Posted by: Dee | October 8, 2007 10:44 PM

#24

This is an unnecessarily sensationalized post. I'm surprised at PZ. Please edit the "hippo," if nothing else. Aside from being on the wrong friggin' continent, capybaras are the size of smallish dogs, which you can clearly see in the video from the early shots of people establishing the anaconda's scale.

This is an anaconda doing what comes naturally, and the people there probably did cut off its head after this was filmed. I was a photographer working on a book on Brazilian national parks many years ago, and I photographed both anacondas and capybaras down in the Pantanal region of Brazil. Anacondas are very passive when they're not hungry, which isn't that often. They take a LONG time to digest. I remember crawling down into the mud to stick my camera a foot away from a huge anaconda's face, and he didn't blink an eyelash (okay, they don't have eyelashes). I think he was waiting for the next rains to fall, before completing his next thought, or noticing his surroundings. Big snakes are like that. It's the fast, highly venomous, little snakes you have to worry about. Anacondas have no venom, and if this one swallowed a capybara, it was probably a sick one (I saw plenty of those... don't get me started on tropical botflies... now THAT's a nasty subject).
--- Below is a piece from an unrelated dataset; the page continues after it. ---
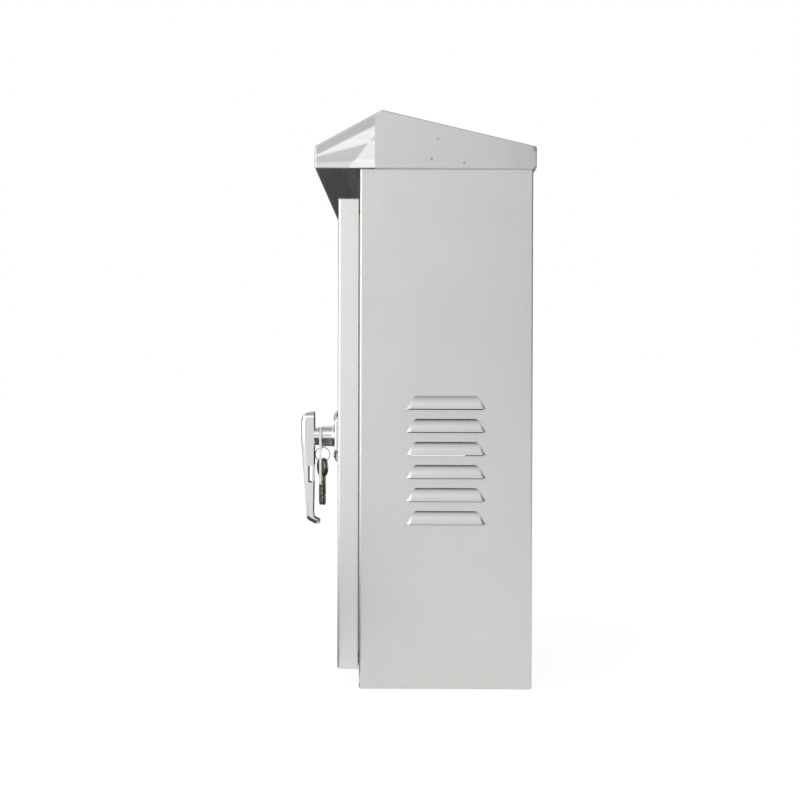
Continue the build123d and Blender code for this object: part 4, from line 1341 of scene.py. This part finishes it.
@dataclass
class Card:
    """A grey studio card that only reflections see, which gives metal its darker tones.

    Attributes:
        name: Its name.
        place: Its middle, in metres.
        aim: What it faces, in metres.
        size: Its width and height, in metres.
        level: Its tone, where one is paper white.
    """

    name: str
    place: tuple[float, float, float]
    aim: tuple[float, float, float]
    size: tuple[float, float]
    level: float

    def build(self) -> None:
        """Put the card in the scene, where only reflections see it."""
        mesh = bmesh.new()
        bmesh.ops.create_grid(mesh, x_segments=1, y_segments=1, size=0.5)
        bmesh.ops.scale(mesh, vec=(*self.size, 1.0), verts=mesh.verts)
        made = loose_object(self.name, mesh)
        towards = Vector(self.aim) - Vector(self.place)
        turn = towards.to_track_quat("Z", "Y").to_matrix().to_4x4()
        made.data.transform(Matrix.Translation(self.place) @ turn)
        tone = bpy.data.materials.new(self.name)
        tone.use_nodes = True
        tree = tone.node_tree
        tree.nodes.clear()
        grey = add_node(tree, "ShaderNodeEmission", {
            "Color": (self.level, self.level, self.level, 1.0), "Strength": 1.0,
        })
        add_node(tree, "ShaderNodeOutputMaterial", {"Surface": grey.outputs[0]})
        made.data.materials.append(tone)
        made.visible_camera = False
        made.visible_diffuse = False
        made.visible_shadow = False
        made.visible_transmission = False


@dataclass
class Studio:
    """The camera, the lights, the white surroundings and the pale floor.

    Attributes:
        camera_place: Where the photograph was taken from, in metres.
        camera_yaw: How far the camera looks off the -X direction, in degrees.
        camera_pitch: How far it looks up, in degrees.
        camera_roll: How far it is turned about its line of sight, in degrees.
        lens: The focal length.
        sensor: The width of the camera's sensor.
        surround: How bright the room lights matt surfaces.
        floor_glow: The share of the floor's white that shadows leave alone.
        floor_size: The floor's side, in metres.
        floor_paint: The floor's colour where it lights other things.
        floor_seen: The part of its colour that takes shadows, where it is looked at.
        lamps: The lights.
        cards: The grey cards round the object.
    """

    camera_place: tuple[float, float, float] = (1.75, -0.0389, 0.3485)
    camera_yaw: float = -0.54
    camera_pitch: float = -0.54
    camera_roll: float = 0.15
    lens: float = 58.54
    sensor: float = 36.0
    surround: float = 0.72
    floor_glow: float = 0.84
    floor_size: float = 60.0
    floor_paint: str = "#E6E6E6"
    floor_seen: str = "#8A8A8A"
    lamps: list[Lamp] = field(default_factory=lambda: [
        Lamp("front_softbox", (0.75, -2.5, 0.8), (0.1, 0.0, 0.3), (0.5, 2.2), 4.5),
        Lamp("side_softbox", (2.15, -1.45, 0.8), (0.1, 0.0, 0.3), (1.3, 1.8), 1.75),
        Lamp("high_softbox", (1.98, -0.48, 1.66), (0.25, -0.12, 0.62), (0.7, 0.45), 1.2),
    ])
    cards: list[Card] = field(default_factory=lambda: [
        Card("rear_card", (0.3, 2.4, 0.7), (0.1, 0.0, 0.3), (2.6, 2.0), 0.08),
        Card("far_card", (-2.5, -0.2, 0.55), (0.2, -0.2, 0.55), (2.6, 1.1), 0.08),
        Card("far_floor_card", (-1.5, 0.0, 0.004), (-1.5, 0.0, 1.0), (2.0, 0.9), 0.06),
        Card("left_card", (-1.5, -1.9, 0.5), (0.2, -0.1, 0.4), (2.6, 1.8), 0.10),
        Card("front_left_card", (-0.22, -2.67, 0.5), (0.17, -0.2, 0.4), (0.8, 1.8), 0.12),
        Card("front_right_card", (1.33, -2.3, 0.5), (0.17, -0.2, 0.4), (0.6, 1.8), 0.15),
        Card("overhead_card", (0.2, 0.3, 2.6), (0.1, 0.0, 0.3), (2.2, 2.0), 0.52),
        Card("right_card", (2.0, 0.78, 0.45), (0.2, 0.05, 0.35), (0.75, 1.4), 0.60),
        Card("under_card", (0.4, -0.55, 0.004), (0.4, -0.55, 1.0), (1.3, 0.8), 0.10),
    ])

    def build(self) -> None:
        """Build the whole studio."""
        view = bpy.context.scene.view_settings
        view.view_transform = "Standard"
        self.camera()
        self.world()
        self.floor()
        for item in (*self.lamps, *self.cards):
            item.build()

    def camera(self) -> None:
        """Put the camera where the photograph was taken from."""
        yaw, pitch = math.radians(self.camera_yaw), math.radians(self.camera_pitch)
        ahead = Vector((
            -math.cos(pitch) * math.cos(yaw), math.cos(pitch) * math.sin(yaw), math.sin(pitch)
        ))
        data = bpy.data.cameras.new("camera")
        data.lens = self.lens
        data.sensor_width = self.sensor
        made = bpy.data.objects.new("camera", data)
        made.location = self.camera_place
        made.rotation_mode = "QUATERNION"
        level = ahead.to_track_quat("-Z", "Y")
        roll = Matrix.Rotation(math.radians(self.camera_roll), 3, "Z").to_quaternion()
        made.rotation_quaternion = level @ roll
        bpy.context.scene.collection.objects.link(made)
        bpy.context.scene.camera = made

    def seen(self, tree: bpy.types.NodeTree) -> Any:
        """Return a socket that is one for rays that look straight, mirrored or through.

        Args:
            tree: The tree to add the nodes to.

        Returns:
            The socket.
        """
        path = add_node(tree, "ShaderNodeLightPath").outputs
        looked = add_node(tree, "ShaderNodeMath", {
            0: path["Is Camera Ray"], 1: path["Is Glossy Ray"],
        }, operation="MAXIMUM").outputs[0]
        return add_node(tree, "ShaderNodeMath", {0: looked, 1: path["Is Transmission Ray"]},
                        operation="MAXIMUM").outputs[0]

    def world(self) -> None:
        """Make a white surround that lights matt surfaces at a plain level."""
        world = bpy.data.worlds.new("surround")
        bpy.context.scene.world = world
        world.use_nodes = True
        tree = world.node_tree
        tree.nodes.clear()
        level = remap(tree, self.seen(tree), (0.0, 1.0), (self.surround, 1.0))
        light = add_node(tree, "ShaderNodeBackground", {
            "Color": (1.0, 1.0, 1.0, 1.0), "Strength": level,
        })
        add_node(tree, "ShaderNodeOutputWorld", {"Surface": light.outputs[0]})

    def floor(self) -> None:
        """Make the pale floor, which stays white and keeps the object's shadow."""
        mesh = bmesh.new()
        bmesh.ops.create_grid(mesh, x_segments=1, y_segments=1, size=self.floor_size / 2)
        made = loose_object("floor", mesh)
        paint = bpy.data.materials.new("pale_floor")
        paint.use_nodes = True
        tree = paint.node_tree
        tree.nodes.clear()
        matt, faint = (
            add_node(tree, "ShaderNodeBsdfDiffuse", {"Color": linear(code)}).outputs[0]
            for code in (self.floor_paint, self.floor_seen)
        )
        glow = add_node(tree, "ShaderNodeEmission", {
            "Color": (1.0, 1.0, 1.0, 1.0), "Strength": self.floor_glow,
        }).outputs[0]
        white = add_node(tree, "ShaderNodeAddShader", {0: faint, 1: glow}).outputs[0]
        both = add_node(tree, "ShaderNodeMixShader", {0: self.seen(tree), 1: matt, 2: white})
        add_node(tree, "ShaderNodeOutputMaterial", {"Surface": both.outputs[0]})
        made.data.materials.append(paint)


def main() -> None:
    """Build the studio and every sub-assembly in order."""
    logging.basicConfig(level=logging.INFO, format="%(name)s: %(message)s")
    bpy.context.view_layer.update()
    hardware = Fasteners()
    steps: list[Callable[[], None]] = [
        Studio().build, Shell(hardware).build, Door().build, Hinges(hardware).build,
        Lock(hardware).build, Keys().build, Interior(hardware).build,
    ]
    for step in steps:
        step()


if __name__ == "__main__":
    main()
The idea of killing an anaconda, just because it "might be dangerous for my kids omg!" is just insane. Learn a little bit about the local wildlife, wherever you live, before you go around killing things "just in case."

Posted by: foldedpath | October 8, 2007 11:14 PM

#25

Yes, my comment about the SPCA was almost entirely in jest. I can understand the situations that might have led to the people in the film wanting to see what the snake had swallowed.

OTOH, a lot of animal baiting goes on around the world. If a bunch of rattlesnakes get thrown into a pen for a crowd's drunken amusement, the SPCA certainly ought to be informed.

Posted by: Tom Ames | October 9, 2007 12:35 AM

#26

I am afraid this does not reflect too well on me but all I know about capybaras I learned from 'The Tick'. The Tick picked up a capybara on one of his adventures and mistook it for a talking dog. (Don't ask. The Tick's brain was his greatest weakness.) This capybara was not swallowed and regurgitated but it was moist and has a skin condtion.

I am sorry but I loved that cartoon.

Posted by: Janine | October 9, 2007 3:08 AM

#27

Well put "foldedpath". It is pretty ridiculous the irrational fear that people have of snakes. I love the Pantanal. I just got back from there and am eager to go back. What an amazing part of the world.